J.K. Rowling (author of the Harry Potter series) delivered a beautiful commencement address at Harvard in 2008. The speech is titled ‘The Fringe Benefits of Failure, and the Importance of Imagination.’  It can be accessed here. In the address, she stresses on the value of failure and how it can shape a person. She also talks about the power of imagination. Mentioned below are some excerpts (in italics) and insights from the speech. 

          Rowling recalls her earlier personal experiences. When she was young, she had a fear of failure. Her parents were not in favor of her being a writer because they thought it would not pay her bills. Merely seven years after her graduation, she failed on a massive scale. She was divorced, without a job, a single parent who was living on benefits and nearly homeless. Her situation then was quite different from later in her life. She eventually became famous with more than 400 million of her books sold.  
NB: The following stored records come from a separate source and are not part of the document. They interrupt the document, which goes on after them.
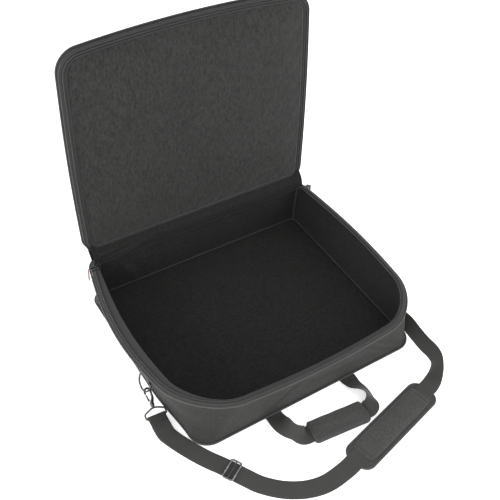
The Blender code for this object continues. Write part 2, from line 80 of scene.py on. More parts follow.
class Sock:
    """A shader value that joins in Python arithmetic; each operation adds a Math node."""

    def __init__(self, tree: bpy.types.NodeTree, out: bpy.types.NodeSocket) -> None:
        """Wrap an output socket of a node tree."""
        self.tree = tree
        self.out = out

    def math(self, operation: str, *others: Any) -> "Sock":
        """Apply a Math operation to this value and the others."""
        node = self.tree.nodes.new("ShaderNodeMath")
        node.operation = operation
        for socket, value in zip(node.inputs, (self, *others)):
            feed(self.tree, socket, value)
        return Sock(self.tree, node.outputs[0])

    def _flip(self, operation: str, other: float) -> "Sock":
        """Apply a Math operation with the plain number first."""
        node = self.tree.nodes.new("ShaderNodeMath")
        node.operation = operation
        feed(self.tree, node.inputs[0], other)
        feed(self.tree, node.inputs[1], self)
        return Sock(self.tree, node.outputs[0])

    def __add__(self, other: Any) -> "Sock":
        """Sum."""
        return self.math("ADD", other)

    def __radd__(self, other: float) -> "Sock":
        """Sum with the number first."""
        return self._flip("ADD", other)

    def __sub__(self, other: Any) -> "Sock":
        """Difference."""
        return self.math("SUBTRACT", other)

    def __rsub__(self, other: float) -> "Sock":
        """Difference with the number first."""
        return self._flip("SUBTRACT", other)

    def __mul__(self, other: Any) -> "Sock":
        """Product."""
        return self.math("MULTIPLY", other)

    def __rmul__(self, other: float) -> "Sock":
        """Product with the number first."""
        return self._flip("MULTIPLY", other)


def feed(tree: bpy.types.NodeTree, socket: bpy.types.NodeSocket, value: Any) -> None:
    """Set a socket to a number or colour, or link it to another value."""
    if isinstance(value, Sock):
        tree.links.new(value.out, socket)
    else:
        socket.default_value = value


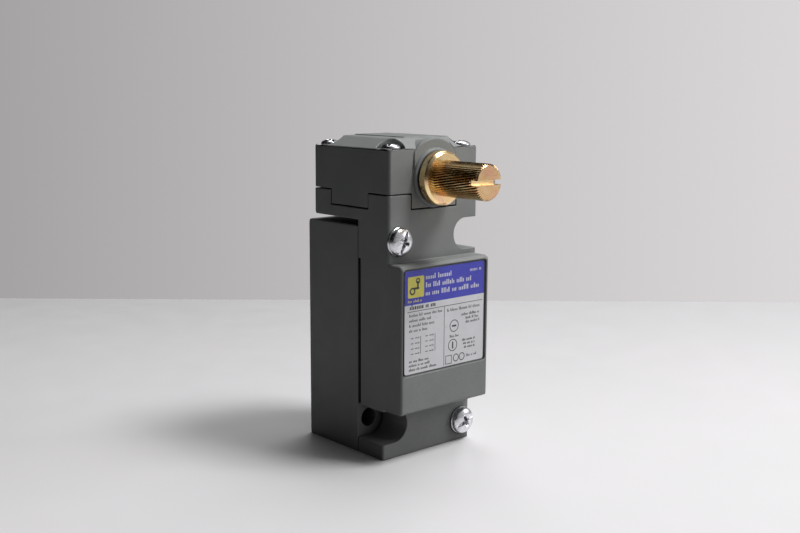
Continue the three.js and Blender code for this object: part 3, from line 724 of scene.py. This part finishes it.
# Pan head screws: skirt, crown, straight slot and cross recess. turn is how each one came to rest.
captive = {"radius": 4.6, "height": 2.6, "skirt": 0.9, "slot": 0.55, "slotDeep": 1.0, "arm": 2.5, "armHalf": 0.75,
           "crossDeep": 1.7, "shank": 2.2, "shankLong": 14.0, "sunk": 0.05, "turn": {"upper": 68, "lower": 22}}
headScrew = {"radius": 3.2, "height": 1.9, "skirt": 0.55, "slot": 0.45, "slotDeep": 0.8, "arm": 1.8,
             "armHalf": 0.5, "crossDeep": 1.2, "shank": 1.7, "shankLong": 16.0,
             "turn": {"1": 35, "2": 80, "3": 12, "4": 55}}
screwMake = {"crownTurn": 9, "crownSteps": 9, "shankEdge": 0.3, "rim": 0.15, "slotRun": 1.2,
             "armTaper": 0.35, "armPast": 0.3, "edge": 0.08, "edgeAngle": 38, "smoothAngle": 30}
washer = {"inner": 2.4, "outer": 4.8, "edge": 0.2}


def makeScrew(part, turn):
    radius, height, skirt = part["radius"], part["height"], part["skirt"]
    shank, tip = part["shank"], -part["shankLong"]
    edge, rim = screwMake["shankEdge"], screwMake["rim"]
    crown = [(radius * math.cos(a), skirt + (height - skirt) * math.sin(a)) for a in
             [math.radians(screwMake["crownTurn"] * i) for i in range(screwMake["crownSteps"])]]
    profile = [(0, tip), (shank - edge, tip), (shank, tip + edge), (shank, 0), (radius - rim, 0), (radius, rim)]
    screw = turned(profile + crown + [(0, height)], "z", (0, 0))
    run, half = radius * screwMake["slotRun"], part["slot"]
    tools = [prism(roundOutline(-run, run, -half, half, 0), "z", height - part["slotDeep"], height + 1)]
    wide, reach = part["armHalf"], part["arm"]
    for quarter in range(2):
        bm = bmesh.new()
        rings = []
        for scale, level in ((screwMake["armTaper"], height - part["crossDeep"]),
                             (1.0, height + screwMake["armPast"])):
            corners = ((-reach * scale, -wide * scale), (reach * scale, -wide * scale),
                       (reach * scale, wide * scale), (-reach * scale, wide * scale))
            rings.append([bm.verts.new((x, y, level)) for x, y in corners])
        skin(bm, rings)
        arm = toObject(bm)
        arm.data.transform(Matrix.Rotation(math.radians(90 * quarter), 4, "Z"))
        tools.append(arm)
    combine(screw, tools)
    breakEdges(screw, screwMake["edge"], screwMake["edgeAngle"], 2)
    screw.data.transform(Matrix.Rotation(math.radians(turn), 4, "Z"))
    return screw


def plate(made, node):
    toPiece(made, node + "_plated", zinc, "housing", (node,), smoothAngle=screwMake["smoothAngle"])


for x, z, place in captivePlaces:
    washerBox = sides("captive_washer_" + place)
    inner, outer, edge = washer["inner"], washer["outer"], washer["edge"]
    front, back = washerBox["front"], washerBox["back"]
    ring = turned([(inner, front), (outer - edge, front), (outer, front + edge), (outer, back - edge),
                   (outer - edge, back), (inner, back)], "y", (x, z), closed=True)
    plate(ring, "captive_washer_" + place)
    screw = makeScrew(captive, captive["turn"][place])
    upright = Matrix.Rotation(math.radians(90), 4, "X")
    screw.data.transform(Matrix.Translation((x, front - captive["sunk"], z)) @ upright)
    plate(screw, "captive_screw_" + place)

for number, turn in headScrew["turn"].items():
    screwBox = sides("head_screw_" + number)
    x, y, _ = middle(screwBox)
    screw = makeScrew(headScrew, turn)
    screw.data.transform(Matrix.Translation((x, y, screwBox["top"] - headScrew["height"])))
    plate(screw, "head_screw_" + number)
print("screws and washers made")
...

          She describes the benefits of failure –

…failure meant a stripping away of the inessential. I stopped pretending to myself that I was anything other than what I was, and began to direct all my energy into finishing the only work that mattered to me. Had I really succeeded at anything else, I might never have found the determination to succeed in the one arena I believed I truly belonged. I was set free, because my greatest fear had been realised, and I was still alive, and I still had a daughter whom I adored, and I had an old typewriter and a big idea. And so rock bottom became the solid foundation on which I rebuilt my life.

          Failure made her realize her strengths – that she had abundant will power and discipline. She understood who she really was and the value of true friends. According to her, some failure is inevitable and people who have not experienced failure have never really experimented or taken risks. In a way they failed by not even trying. In her tough times, she understood herself better. She advises based on her experience –

You will never truly know yourself, or the strength of your relationships, until both have been tested by adversity. Such knowledge is a true gift, for all that it is painfully won, and it has been worth more than any qualification I ever earned.

          People often think that their happiness is dependent on material acquisitions and accomplishments. The world often judges them by these standards. But one must learn not to get caught up with what the world thinks is important. J.K.Rowling shares her wisdom –

So given a Time Turner, I would tell my 21-year-old self that personal happiness lies in knowing that life is not a check-list of acquisition or achievement. Your qualifications, your CV, are not your life, though you will meet many people of my age and older who confuse the two. Life is difficult, and complicated, and beyond anyone’s total control, and the humility to know that will enable you to survive its vicissitudes.

         Rowling also explains the importance of imagination. She worked for Amnesty International in the African Research Department in London. This was in her early 20s. There she witnessed the hardships that the Africans had to undergo as they fought totalitarian regimes. They were persecuted, kidnapped, exiled and displaced. After hearing about the atrocities that they went through, she realized that even though she was poor, she more fortunate than them. Through her imagination, she was able to empathize with others whose experiences were different from her own. 

          She points out that some people are so caught up in their own existence that they fail to see other people’s realities or put themselves in their shoes.  

And many prefer not to exercise their imaginations at all. They choose to remain comfortably within the bounds of their own experience, never troubling to wonder how it would feel to have been born other than they are.

          By choosing not to exercise their imagination, their lives become unsatisfying and they end up more afraid. She has some inspiring words for the graduates to support the disadvantaged and to enthusiastically bring about positive change.

          According to her –

If you choose to use your status and influence to raise your voice on behalf of those who have no voice; if you choose to identify not only with the powerful, but with the powerless; if you retain the ability to imagine yourself into the lives of those who do not have your advantages, then it will not only be your proud families who celebrate your existence, but thousands and millions of people whose reality you have helped change. We do not need magic to change the world, we carry all the power we need inside ourselves already: we have the power to imagine better.

          She ends her speech with an interesting quote from the Roman philosopher Seneca

As is a tale, so is life: not how long it is, but how good it is, is what matters.

          In conclusion, failure is sometimes inevitable and it is useful as it gives us wisdom. It can be used to reflect and sow the seeds of your new and improved self. One must pursue their strengths – and not waste time and energy in internal struggles. By exercising the power of imagination, one can help others and themselves. Finally, life should be lived effectively – life’s value is in its goodness, not in its duration.